The Old Testament story of the virtuous Susannah being spied on as she bathes in her garden is given a new, female perspective by Artemisia. Here, she focuses on the heroine’s modesty and obvious distress at being surprised by two lecherous old men. Susannah’s unsuccessful attempt to conceal her nakedness and pull away only seems to draw the elders – and us, as viewers – even closer. Artemisia made changes to the composition while painting, introducing more space around Susannah’s head to emphasise her isolation and vulnerability.
The Old Testament Apocrypha tell how Judith, a Jewish widow, saved the city of Bethulia from the Assyrians by killing their general, Holofernes. Dressed in her finest clothes, she entered the enemy camp and, after dining with Holofernes in his tent, waited for him to fall asleep before cutting off his head. Artemisia imagines the aftermath of this violent act, with Judith and her maidservant fearful at being discovered and preparing to make their escape. Holofernes’s oversized sword rests on Judith’s shoulder, its blade’s proximity to her exposed neck a vivid reminder of what has just taken place.
Reclining in an isolated bedchamber, the first-century BC Egyptian queen Cleopatra has just committed suicide following the death of her lover Mark Antony. The poet Plutarch tells how Cleopatra was bitten by an asp hidden in a basket – the snake can be seen slithering beside her. Artemisia paints Cleopatra already succumbing to its poisonous bite: her head rests languidly on her hand, her skin is deathly pale and her lips are turning blue. In the background Cleopatra’s two maidservants burst into the room, just in time to see their queen expiring her last breath.

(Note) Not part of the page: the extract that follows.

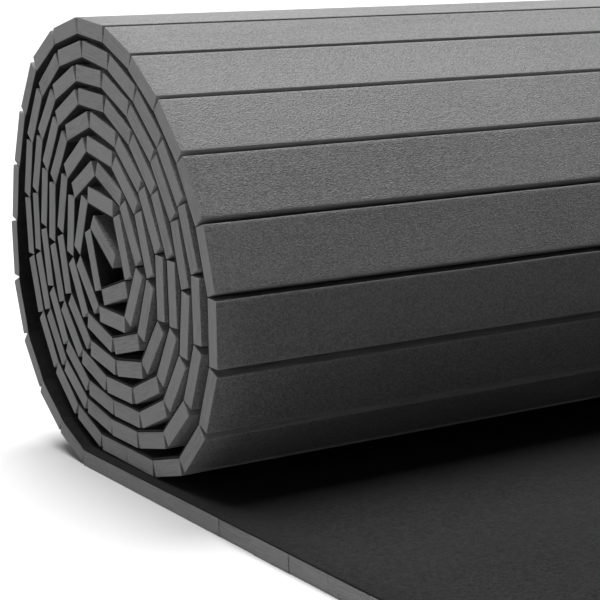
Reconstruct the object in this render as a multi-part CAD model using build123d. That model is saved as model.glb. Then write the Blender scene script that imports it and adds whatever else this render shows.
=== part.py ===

The story of Lucretia, her rape by Sextus Tarquinius and her subsequent suicide to protect her honour is taken from the Roman poet Livy. It is not hard to imagine, following her own experience of sexual violence, that Artemisia would have felt a particular empathy for this female hero. The tightly cropped composition brings us uncomfortably close to Lucretia’s final moments. The heroine’s parted lips and furrowed brow convey her sense of anguish and determination. Artemisia presents Lucretia not as a victim, but as a woman purposefully in charge of her own destiny.
In the Apocryphal Book of Esther the recently married Jewish heroine Esther comes before her husband Ahasuerus, King of Persia, to entreat him to repeal a ruling that all Jews living in Persia should be massacred. Appearing before the king without being summoned was punishable by death and Esther, having fasted for three days and considerably weakened, fainted in his presence. Instead of being punished, Esther was successful in overturning the decree and thus came to be viewed as a symbol of female courage. In this, among the artist’s most ambitious compositions, Artemisia depicts the narrative’s climactic moment.